Advantages of unit investment trusts
One option to explore is a unit investment trust, or UIT. A UIT gives you the opportunity to buy a wide variety of bonds in a portfolio that never changes. Some unit investment trusts also specialize in only one type of bond.
The benefit of a UIT is that you know exactly how much you can earn from the trust when the bonds mature. You earn interest during the life of the trust on the amount you initially invest as well as on the trust’s income. UITs are designed so that the bonds in the trust remain fixed with the goal that your initial investment will be completely returned to you when the bonds mature. A trustee supervises the bonds in the trust, but the trustee cannot sell or add new bonds.
Disadvantages of unit investment trusts
Along with the advantages mentioned above, investors should consider the tradeoffs presented by unit investment trusts as well. Common with mutual funds, there will be some form of management fee that will be incurred. Additionally, a UIT may not be as liquid as other investments and if you sell a UIT before it matures, you may receive less than the amount originally invested.
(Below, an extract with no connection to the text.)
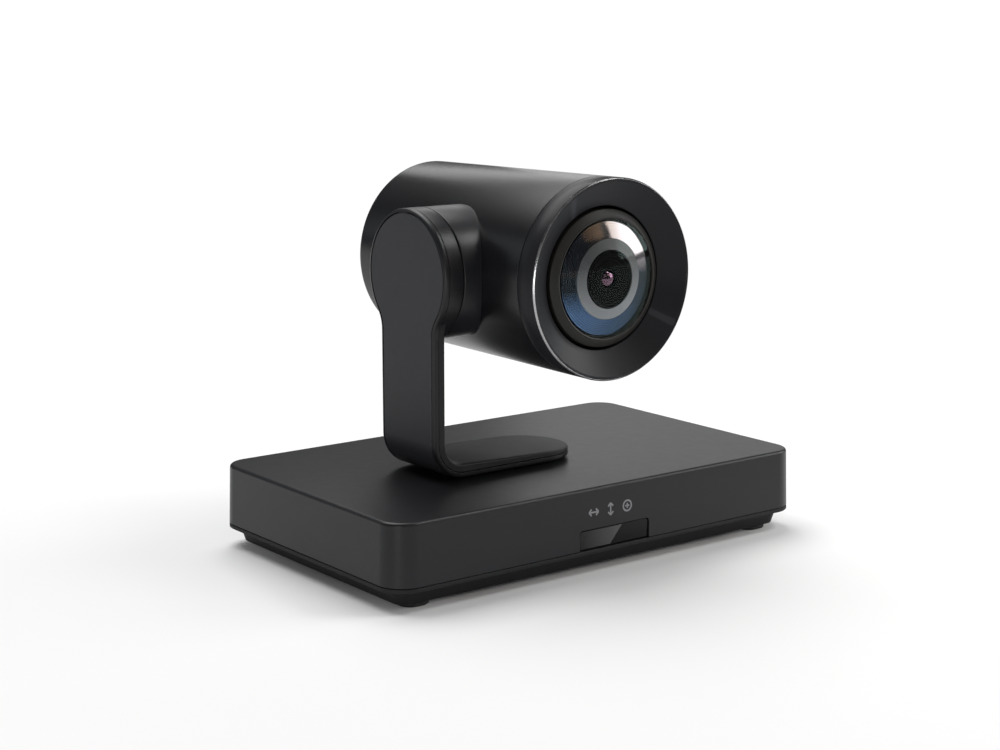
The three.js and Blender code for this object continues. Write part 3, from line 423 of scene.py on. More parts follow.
def pane(name, clear, shine, ior, roughness=0.0):
    """A thin coated optical surface: clear straight through, with a mirror that follows Fresnel over it."""
    n = Nodes(name)
    through = n.add("ShaderNodeBsdfTransparent", Color=tuple(clear) + (1,))
    mirror = n.add("ShaderNodeBsdfGlossy", Color=tuple(shine) + (1,), Roughness=roughness)
    haze = n.bump(n.noise(60, 1), 0.002 * MM, 0.05)
    n.feed(mirror.inputs["Normal"], haze)
    share = n.outward(n.add("ShaderNodeFresnel", IOR=ior).outputs[0])
    mix = n.add("ShaderNodeMixShader")
    n.feed(mix.inputs[0], share)
    n.feed(mix.inputs[1], through.outputs[0])
    n.feed(mix.inputs[2], mirror.outputs[0])
    n.feed(n.output.inputs["Surface"], mix.outputs[0])
    n.tree.nodes.remove(n.shader)
    return n.material


def painted_reflection_coating(name, clear, low_shine, left_shine, right_shine):
    """A coated annulus with fine rings. Its mirror reflects the real lights, but its strength and tint are
    painted by place: a painted bluish reflection below the lens axis, and a stronger painted brown to pale
    pink reflection above it, strongest on the right.
    """
    n = Nodes(name)
    place = n.add("ShaderNodeSeparateXYZ", Vector=n.places)
    height, across = place.outputs["Z"], place.outputs["X"]
    # painted reflection: the mirror share is raised above the lens axis and towards the right by place alone
    upper = n.spread(height, 0, 1, HEAD_Z + 1 * MM, HEAD_Z + 8 * MM)
    right = n.spread(across, 0, 1, -12 * MM, 11 * MM)
    above = n.times(upper, n.spread(right, 0.05, 0.30, 0, 1))
    slant = n.spread(n.add("ShaderNodeLayerWeight").outputs["Facing"], 0.26, 0.03, 0.12, 0.48)
    below = n.times(n.spread(height, 1, 0, HEAD_Z - 16 * MM, HEAD_Z - 4 * MM), slant)
    both = n.add("ShaderNodeMath", operation="ADD")
    n.feed(both.inputs[0], above)
    n.feed(both.inputs[1], below)
    centred = n.add("ShaderNodeMapping", Vector=n.places, Location=(0, 0, -HEAD_Z))
    lines = n.add("ShaderNodeTexWave", wave_type="RINGS", rings_direction="Y", Vector=centred.outputs[0],
                  Scale=330.0, Distortion=2.0, Detail=2.0)
    share = n.outward(n.times(both.outputs[0], n.spread(lines.outputs["Fac"], 0.6, 1.15, 0, 1)))
    # painted reflection colour: bluish below the axis, brown on the left to pale pink on the right above it
    sideways = n.spread(across, 0, 1, -8 * MM, 8 * MM)
    high_shine = n.blend(sideways, tuple(left_shine) + (1,), tuple(right_shine) + (1,))
    upwards = n.spread(height, 0, 1, HEAD_Z - 4 * MM, HEAD_Z + 2 * MM)
    shine = n.blend(upwards, tuple(low_shine) + (1,), high_shine)
    through = n.add("ShaderNodeBsdfTransparent", Color=tuple(clear) + (1,))
    mirror = n.add("ShaderNodeBsdfGlossy", Color=shine, Roughness=0.10)
    n.feed(mirror.inputs["Normal"], n.bump(n.noise(60, 1), 0.002 * MM, 0.05))
    mix = n.add("ShaderNodeMixShader")
    n.feed(mix.inputs[0], share)
    n.feed(mix.inputs[1], through.outputs[0])
    n.feed(mix.inputs[2], mirror.outputs[0])
    n.feed(n.output.inputs["Surface"], mix.outputs[0])
    n.tree.nodes.remove(n.shader)
    return n.material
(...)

Investors in UITs are taxed on the trust’s income and gains when the trust receives or accrues the income, regardless of whether the trust makes a distribution to the investor, and so UIT investors may have to raise cash to pay this tax if the trust doesn’t make a distribution.
Learn more about the risks of unit investment trusts.
Advantages of bond mutual funds
Another way to invest in bonds is through a bond mutual fund. A bond fund is a portfolio of bonds managed by an investment professional. The big advantage to a bond fund is that your investment buys shares of a managed portfolio of bonds, which helps lower your overall risks. Interest, dividends, and capital gains from a bond fund can be paid or reinvested in the fund. Open-end funds let you buy into or sell out of the fund whenever you wish. Bonds are actively added and sold from the fund by the fund manager. There is no maturity date to a bond fund.
Disadvantages of bond mutual funds
One of the disadvantages of bond mutual funds is that most funds charge a manager’s fee and some charge for buying or selling fund shares. Bond mutual funds are also subject to interest rate and/or credit risk, and you may receive more or less than the amount originally invested.
Learn more about the risks of bond mutual funds.
UITs and bond mutual funds offer the benefits of a bond portfolio and more affordable buy-in costs for investors who want the potential rewards of bonds without having to invest in individual bonds directly.